| Exercise aim |
Write out exactly the lines that run from the line containing "obj.parent = empty" through the line containing "return low, high"; both end lines belong to the answer.

| Data segment |
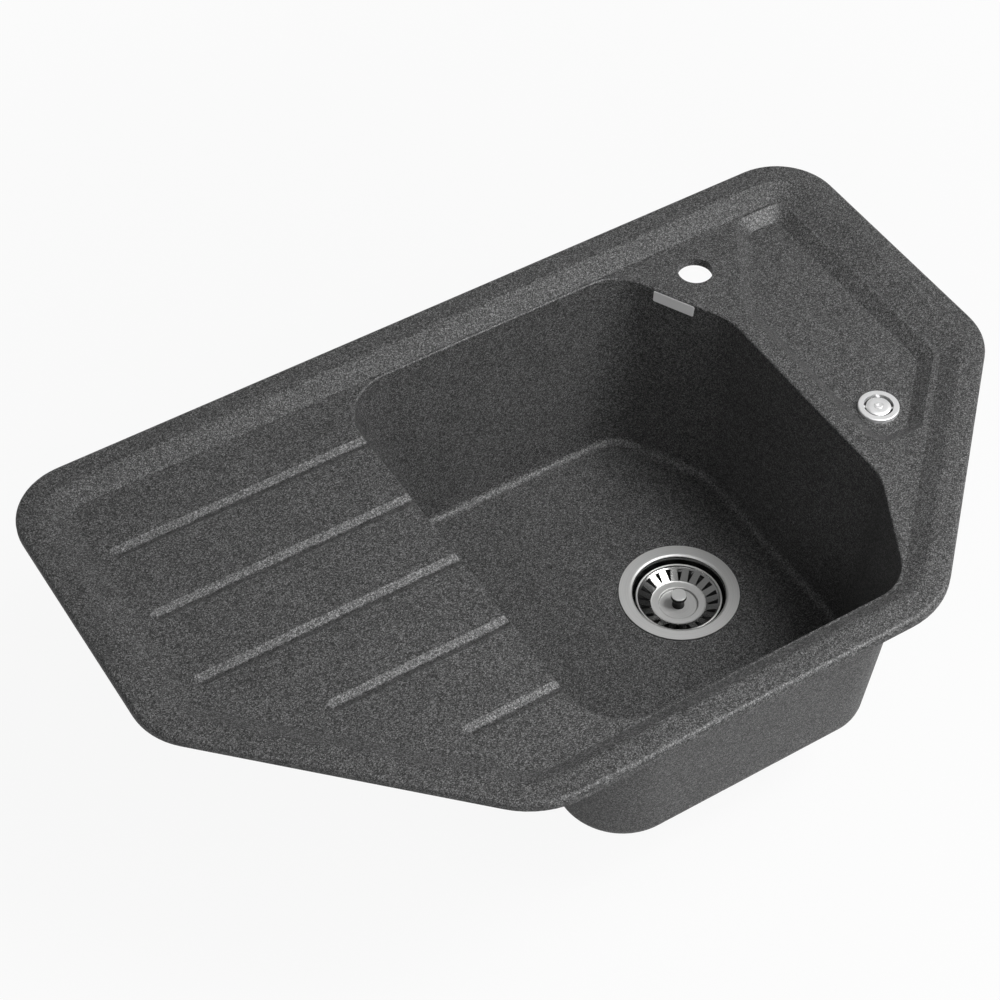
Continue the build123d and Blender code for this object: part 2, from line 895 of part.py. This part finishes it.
with BuildPart() as overflow_plate:
    with BuildSketch(overflow_plane):
        with BuildLine():
            Polyline((0, plate_seat_z), (plate_well_radius, plate_seat_z))
            Line((plate_well_radius, plate_seat_z), (plate_well_radius, cap_top_z))
            Spline(
                (plate_well_radius, cap_top_z),
                (cap_radius, cap_edge_z),
                tangents=((1, 0), (1, -1)),
            )
            Polyline(
                (cap_radius, cap_edge_z),
                (cap_radius, tray_z + plate_web),
                (cap_radius + slot_width, tray_z + plate_web),
                (cap_radius + slot_width, plate_top_z),
                (plate_radius, plate_top_z),
                (plate_radius, tray_z),
                (0, tray_z),
                (0, plate_seat_z),
            )
        make_face()
    revolve(axis=overflow_axis)
    top_edges = overflow_plate.edges().filter_by_position(Axis.Z, plate_top_z, plate_top_z)
    fillet(top_edges.sort_by(SortBy.RADIUS)[-1], plate_edge_round)
    with BuildSketch(Plane.XY.offset(tray_z)):
        with Locations((overflow_x, overflow_y)):
            with PolarLocations(0, plate_slot_count, start_angle=plate_slot_turn):
                SlotArc(
                    CenterArc((0, 0), slot_mid_radius, -plate_slot_arc / 2, plate_slot_arc),
                    slot_width,
                )
    extrude(amount=plate_height, mode=Mode.SUBTRACT)
    with Locations((overflow_x, overflow_y, tray_z)):
        Hole(screw_radius + screw_play)
overflow_plate.part.label = "overflow_plate"
export_step(overflow_plate.part, "parts/overflow_plate.step")

# Overflow body under the tray: flanged cup, web with the insert, and a spigot for the hose
overflow_flange_z = tray_under_z - gasket_thickness
overflow_floor_z = overflow_flange_z - overflow_cup_depth
overflow_end_z = overflow_floor_z - spigot_length
overflow_hub_z = overflow_flange_z - overflow_hub_length

overflow_gasket = ring(
    overflow_plane,
    overflow_axis,
    overflow_hole_radius,
    overflow_flange_radius,
    overflow_flange_z,
    tray_under_z,
)
overflow_gasket.label = "overflow_gasket"
export_step(overflow_gasket, "parts/overflow_gasket.step")

with BuildPart() as overflow_body:
    with BuildSketch(overflow_plane):
        with BuildLine():
            Polyline(
                (overflow_cup_radius - overflow_cup_wall, overflow_flange_z),
                (overflow_flange_radius, overflow_flange_z),
                (overflow_flange_radius, overflow_flange_z - overflow_flange_thickness),
                (overflow_cup_radius, overflow_flange_z - overflow_flange_thickness),
                (overflow_cup_radius, overflow_floor_z),
                (spigot_radius, overflow_floor_z),
                (spigot_radius, overflow_end_z),
                (socket_radius, overflow_end_z),
                (socket_radius, overflow_end_z + hose_entry),
                (branch_bore, overflow_end_z + hose_entry),
                (branch_bore, overflow_floor_z + overflow_cup_wall),
                (overflow_cup_radius - overflow_cup_wall, overflow_floor_z + overflow_cup_wall),
                close=True,
            )
        make_face()
    revolve(axis=overflow_axis)
    with Locations((overflow_x, overflow_y, overflow_flange_z)):
        Cylinder(
            overflow_hub_radius,
            overflow_hub_length,
            align=(Align.CENTER, Align.CENTER, Align.MAX),
        )
        Box(
            2 * overflow_cup_radius - overflow_cup_wall,
            web_thickness,
            overflow_hub_length,
            align=(Align.CENTER, Align.CENTER, Align.MAX),
        )
        Cylinder(
            screw_radius + screw_play,
            overflow_hub_length,
            align=(Align.CENTER, Align.CENTER, Align.MAX),
            mode=Mode.SUBTRACT,
        )
    with Locations((overflow_x, overflow_y, overflow_hub_z)):
        Cylinder(
            insert_radius + insert_fit,
            insert_length,
            align=(Align.CENTER, Align.CENTER, Align.MIN),
            mode=Mode.SUBTRACT,
        )
overflow_body.part.label = "overflow_body"
export_step(overflow_body.part, "parts/overflow_body.step")

overflow_nut = brass_insert(overflow_x, overflow_y, overflow_hub_z)
overflow_nut.label = "overflow_nut"
export_step(overflow_nut, "parts/overflow_nut.step")

overflow_screw = socket_screw(
    overflow_x,
    overflow_y,
    plate_seat_z,
    overflow_hub_z - screw_tip,
    plate_screw_head_radius,
    plate_screw_head_height,
)
overflow_screw.label = "overflow_screw"
export_step(overflow_screw, "parts/overflow_screw.step")

# Hose: straight down out of the overflow, then round under the bowl and level into the branch
hose_start_z = overflow_end_z + hose_entry
hose_end_x = branch_end_x - hose_entry
hose_points = [
    (overflow_x, overflow_y, hose_start_z),
    (overflow_x, overflow_y, hose_start_z - hose_straight),
    (
        overflow_x + hose_bend_shift_x,
        overflow_y + hose_bend_shift_y,
        hose_start_z - hose_bend_drop,
    ),
    (hose_end_x + hose_level_run, drain_y, branch_z),
    (hose_end_x, drain_y, branch_z),
]
hose_runs = [(Vector(b) - Vector(a)) for a, b in zip(hose_points, hose_points[1:])]
hose_radii = [
    hose_bend_share * min(a.length, b.length) / tan(radians(a.get_angle(b)) / 2)
    for a, b in zip(hose_runs, hose_runs[1:])
]
print("hose radii", [round(r, 1) for r in hose_radii])

with BuildPart() as overflow_hose:
    with BuildLine():
        hose_path = FilletPolyline(*hose_points, radius=hose_radii)
    with BuildSketch(Plane(origin=hose_points[0], x_dir=(1, 0, 0), z_dir=(0, 0, -1))):
        Circle(hose_radius)
        Circle(hose_radius - hose_wall, mode=Mode.SUBTRACT)
    sweep()
overflow_hose.part.label = "overflow_hose"
export_step(overflow_hose.part, "parts/overflow_hose.step")
hose_section = pi * (hose_radius**2 - (hose_radius - hose_wall) ** 2)
hose_fill = overflow_hose.part.volume / hose_section / hose_path.length
print("hose length", round(hose_path.length, 1), "volume ratio", round(hose_fill, 4))


def hose_seal(end):
    """Rubber ring round the hose against the spigot's end. The end plane looks along the hose."""
    with BuildPart() as made:
        with BuildSketch(end):
            Circle(spigot_radius)
            Circle(hose_radius + thread_fit, mode=Mode.SUBTRACT)
        extrude(amount=hose_seal_length)
    return made.part


def hose_nut(end):
    """Union nut over the spigot and the seal, with a many-sided grip."""
    front = nut_end_wall + hose_seal_length
    with BuildPart() as made:
        with BuildSketch(end.offset(front)):
            RegularPolygon(spigot_radius + nut_wall, nut_sides, major_radius=False)
            Circle(hose_radius + hose_play, mode=Mode.SUBTRACT)
        extrude(amount=-nut_length)
        with BuildSketch(end.offset(hose_seal_length)):
            Circle(spigot_radius + thread_fit)
        extrude(amount=nut_end_wall - nut_length, mode=Mode.SUBTRACT)
    return made.part


overflow_end = Plane(origin=(overflow_x, overflow_y, overflow_end_z), x_dir=(1, 0, 0), z_dir=(0, 0, -1))
branch_end = Plane(origin=(branch_end_x, drain_y, branch_z), x_dir=(0, 1, 0), z_dir=(1, 0, 0))
for name, end in (("top", overflow_end), ("bottom", branch_end)):
    seal = hose_seal(end)
    seal.label = f"hose_seal_{name}"
    export_step(seal, f"parts/hose_seal_{name}.step")
    nut = hose_nut(end)
    nut.label = f"hose_nut_{name}"
    export_step(nut, f"parts/hose_nut_{name}.step")
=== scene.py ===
import bpy
import numpy as np
from mathutils import Matrix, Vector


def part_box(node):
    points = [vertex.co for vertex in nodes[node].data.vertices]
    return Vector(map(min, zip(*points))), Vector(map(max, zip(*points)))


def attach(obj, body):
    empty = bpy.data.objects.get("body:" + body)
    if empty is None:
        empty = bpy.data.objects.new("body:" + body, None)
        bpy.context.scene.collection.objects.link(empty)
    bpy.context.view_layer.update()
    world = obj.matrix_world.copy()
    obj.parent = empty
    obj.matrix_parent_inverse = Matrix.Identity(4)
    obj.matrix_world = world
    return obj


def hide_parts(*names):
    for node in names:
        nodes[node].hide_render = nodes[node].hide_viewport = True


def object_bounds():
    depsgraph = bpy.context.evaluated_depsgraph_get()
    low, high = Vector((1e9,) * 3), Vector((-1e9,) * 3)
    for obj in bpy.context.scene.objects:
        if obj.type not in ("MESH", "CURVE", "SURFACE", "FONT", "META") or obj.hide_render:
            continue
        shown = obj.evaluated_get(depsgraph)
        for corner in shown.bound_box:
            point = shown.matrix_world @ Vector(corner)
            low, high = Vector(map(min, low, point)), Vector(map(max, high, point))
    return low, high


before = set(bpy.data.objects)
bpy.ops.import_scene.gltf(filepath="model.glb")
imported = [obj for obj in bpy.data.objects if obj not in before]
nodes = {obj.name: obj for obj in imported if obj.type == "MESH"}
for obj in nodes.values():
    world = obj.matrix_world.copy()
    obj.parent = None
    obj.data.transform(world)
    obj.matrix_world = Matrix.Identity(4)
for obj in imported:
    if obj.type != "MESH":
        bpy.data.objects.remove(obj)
cad_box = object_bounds()

# ---------------------------------------------------------------------------------------------
# Studio: a white floor, two soft lamps high to the right in front of the sink and a weak one to its
# left, and a pale surround that polished metal shows darker overhead. The camera is high before
# the drainer's end.


class Wire:
    """A socket of a node tree. An expression on wires and numbers adds its Math nodes."""

    def __init__(self, maker, socket):
        self.maker = maker
        self.socket = socket

    def math(self, operation, *values):
        """A Math node on the given wires and numbers."""
        return self.maker.node("ShaderNodeMath", {"operation": operation}, dict(enumerate(values)))

    def or_more(self, other):
        """The larger of this and another wire or number."""
        return self.math("MAXIMUM", self, other)

    def above(self, level):
        """1 where this is greater than level, else 0."""
        return self.math("GREATER_THAN", self, level)

    def __add__(self, other):
        return self.math("ADD", self, other)

    def __sub__(self, other):
        return self.math("SUBTRACT", self, other)

    def __rsub__(self, other):
        return self.math("SUBTRACT", other, self)

    def __mul__(self, other):
        return self.math("MULTIPLY", self, other)

    def __truediv__(self, other):
        return self.math("DIVIDE", self, other)

    def __pow__(self, other):
        return self.math("POWER", self, other)

    __radd__ = __add__
    __rmul__ = __mul__


class Finish:
    """A material or world under construction, whose nodes all come from the one method node."""

    def __init__(self, owner):
        owner.use_nodes = True
        self.owner = owner
        self.tree = owner.node_tree
        self.tree.nodes.clear()

    def node(self, kind, settings=None, inputs=None, out=0):
        """Adds a node: its settings first, then a value or a wire for each named socket."""
        made = self.tree.nodes.new(kind)
        for key, value in (settings or {}).items():
            if key == "stops":
                ramp = made.color_ramp
                while len(ramp.elements) < len(value):
                    ramp.elements.new(0.5)
                for element, (place, level) in zip(ramp.elements, value):
                    element.position = place
                    element.color = (level, level, level, 1)
            else:
                setattr(made, key, value)
        for key, value in (inputs or {}).items():
            if isinstance(value, Wire):
                self.tree.links.new(value.socket, made.inputs[key])
            else:
                made.inputs[key].default_value = value
        return Wire(self, made.outputs[out]) if len(made.outputs) else made


def seen_directly(maker, in_polish):
    """1 for a ray from the camera, in_polish for one off polished metal or glass, else 0."""
    from_camera, off_polish, through_glass = (
        maker.node("ShaderNodeLightPath", out=name)
        for name in ("Is Camera Ray", "Is Glossy Ray", "Is Transmission Ray")
    )
    return from_camera.or_more(off_polish.or_more(through_glass) * in_polish)


ambient_light = 0.1
overhead_paleness = 0.12
horizon_paleness = 0.5
horizon_narrowness = 12

surround = Finish(bpy.data.worlds.new("surround"))
ray_direction = surround.node("ShaderNodeTexCoord", out="Generated")
ray_height = surround.node("ShaderNodeSeparateXYZ", inputs={0: ray_direction}, out=2)
at_horizon = (1 + horizon_narrowness * ray_height * ray_height) ** -1.0
in_polish = overhead_paleness + horizon_paleness * at_horizon
background = surround.node(
    "ShaderNodeBackground",
    inputs={
        "Color": (1, 1, 1, 1),
        "Strength": ambient_light + (1 - ambient_light) * seen_directly(surround, in_polish),
    },
)
surround.node("ShaderNodeOutputWorld", inputs={"Surface": background})
bpy.context.scene.world = surround.owner


def link(name, data):
    """An object with the given data, in the scene."""
    made = bpy.data.objects.new(name, data)
    bpy.context.scene.collection.objects.link(made)
    return made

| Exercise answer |
    obj.parent = empty
    obj.matrix_parent_inverse = Matrix.Identity(4)
    obj.matrix_world = world
    return obj


def hide_parts(*names):
    for node in names:
        nodes[node].hide_render = nodes[node].hide_viewport = True


def object_bounds():
    depsgraph = bpy.context.evaluated_depsgraph_get()
    low, high = Vector((1e9,) * 3), Vector((-1e9,) * 3)
    for obj in bpy.context.scene.objects:
        if obj.type not in ("MESH", "CURVE", "SURFACE", "FONT", "META") or obj.hide_render:
            continue
        shown = obj.evaluated_get(depsgraph)
        for corner in shown.bound_box:
            point = shown.matrix_world @ Vector(corner)
            low, high = Vector(map(min, low, point)), Vector(map(max, high, point))
    return low, high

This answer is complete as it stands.